È sorprendente vedere che restiamo così interdetti da una visita, senza cogliere la portata mediatica di questo avvenimento, che per due giorni ha costretto giornali e tv a documentarsi sulla realtà evangelica e parlarne più di quanto abbiano fatto negli ultimi dieci anni, e quasi mai in termini negativi.
E, a proposito: ci lamentiamo della costante presenza dei cattolici sui media, quando sono gli unici a difendere tematiche etiche – la tutela della famiglia, il diritto alla vita – che altrimenti sarebbero monopolio di ben altre lobby e movimenti, con i riscontri sociali che possiamo immaginare.
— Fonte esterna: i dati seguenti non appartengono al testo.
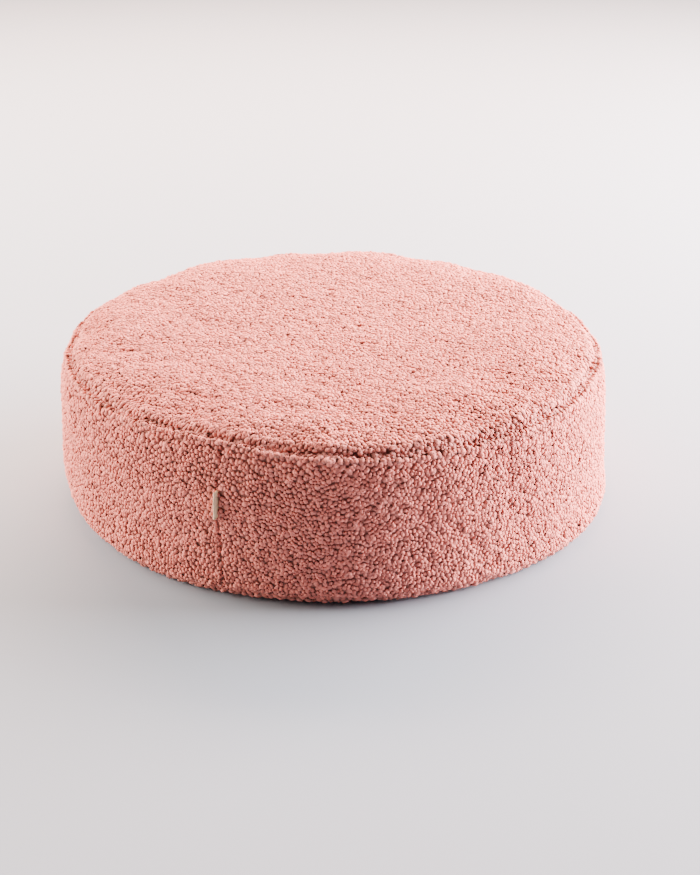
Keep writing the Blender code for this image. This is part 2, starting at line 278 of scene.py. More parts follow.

La Bibbia ci insegna a «vagliare tutto e conservare ciò che è buono», eppure da una settimana si discute senza sosta sviscerando gli aspetti negativi della visita di papa Francesco a Caserta, tralasciando gli aspetti positivi di quella visita. Nel ragionare a schemi, evidentemente, ci sono sfuggite una serie di opportunità che quell’avvenimento apre davanti a noi.
Abbiamo la possibilità di sfruttare questa visita per ragionare di fede con i nostri amici cattolici riscontrando minore diffidenza da parte loro, o di incuriosire i nostri amici, che ora sono venuti a conoscenza di una realtà evangelica prima ignota, e per giunta ne hanno sentito parlare come di “fratelli”, non di “sette”.
Abbiamo l’opportunità di invitare i nostri amici a venirci a trovare, perché se l’ha fatto il papa – «superando d’un balzo tutti gli ostacoli protocollari», per dirla con Traettino – tanto più possono farlo loro senza timori, anche solo per curiosità.
Certo, obietterà qualcuno, noi non abbiamo bisogno di questi espedienti: siamo convincenti e preparati, sensibili e umili, concreti e pratici, testimoni della grazia di Dio attraverso la nostra vita prima ancora che con le nostre parole; per questo motivo le persone, di fronte alla nostra esperienza di fede, si avvicinano numerose affollando ogni domenica i nostri culti.
Però chissà: magari tra noi qualcuno si riconosce meno adeguato, meno perfetto, meno efficace di quanto vorrebbe, e avvalersi di uno spunto come questo potrebbe rivelarsi una benedizione. Magari, dopo tante polemiche, il dio sconosciuto degli ateniesi potrebbe aiutare anche noi.